4D printed mortise-tenon mechanical-electromagnetic multifunctional pixel metamaterials

Mechanical metamaterials are complicated artificial materials composed of periodically interconnected microstructures, exhibiting extraordinary mechanical properties not available in natural materials. However, the periodically interconnected design model results in most current metamaterials suffering from following limitations: i ) lack of modularity and repairability, ii ) damage transmittability, iii ) weak scalable fabrication and limited fabrication dimensions, and iv ) single functionality. Inspired by the connection mechanism of mortise-tenon structures and the configuration of brick–mortar structures, 4D printed mortise-tenon mechanical-electromagnetic multifunctional pixel metamaterials (MPMs) are developed in this work.

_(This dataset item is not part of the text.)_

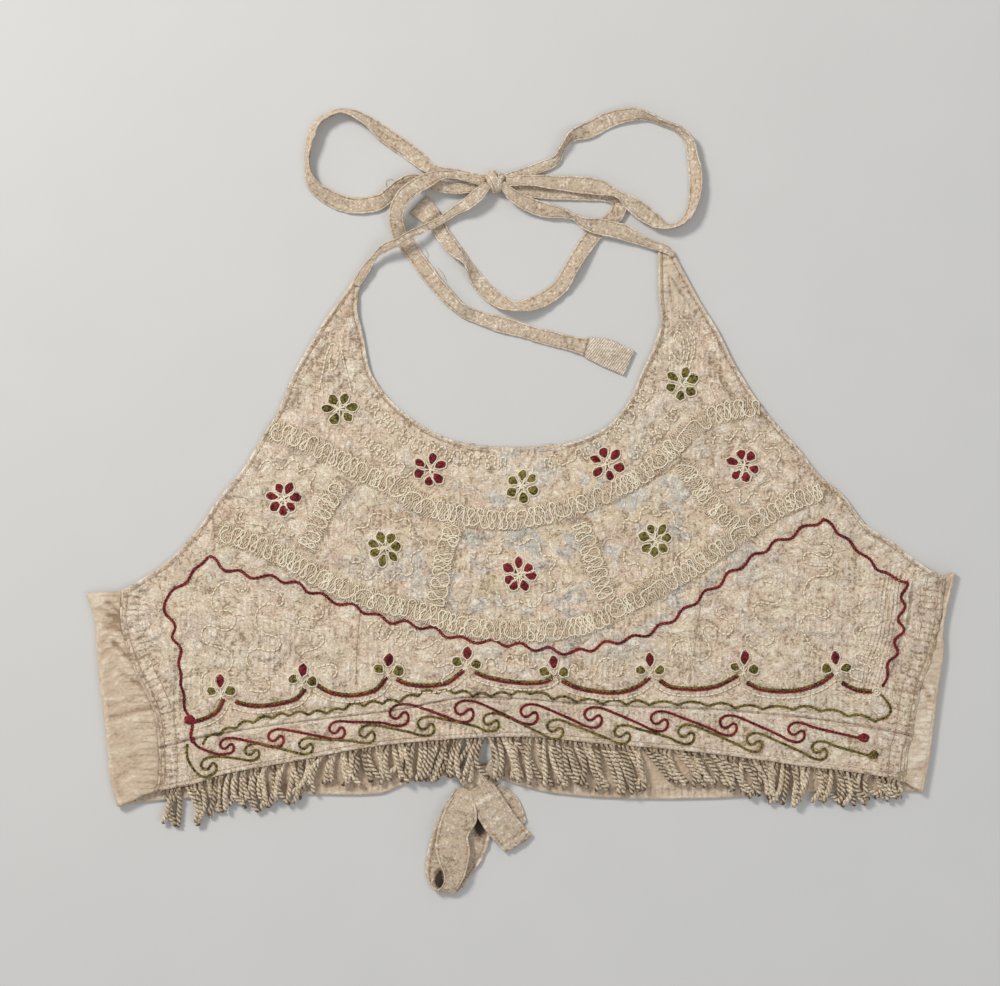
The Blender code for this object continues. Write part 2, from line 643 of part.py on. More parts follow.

The innovative binding constraint, derived from the Hanfu silk ribbon, has been proposed, achieving reliable connection of the MPM while suppressing damage transmission. The modular structure design strategy of the PMM enables large-scale and scalable manufacturing, while also achieving repairability. The developed mechanical-electromagnetic MPMs have multifunctional properties, including lightweight, energy absorption, electromagnetic wave absorption (RL min –32.84 dB) and reconfigurability, which have a wide range of application prospects in the field of electromagnetic stealth equipment.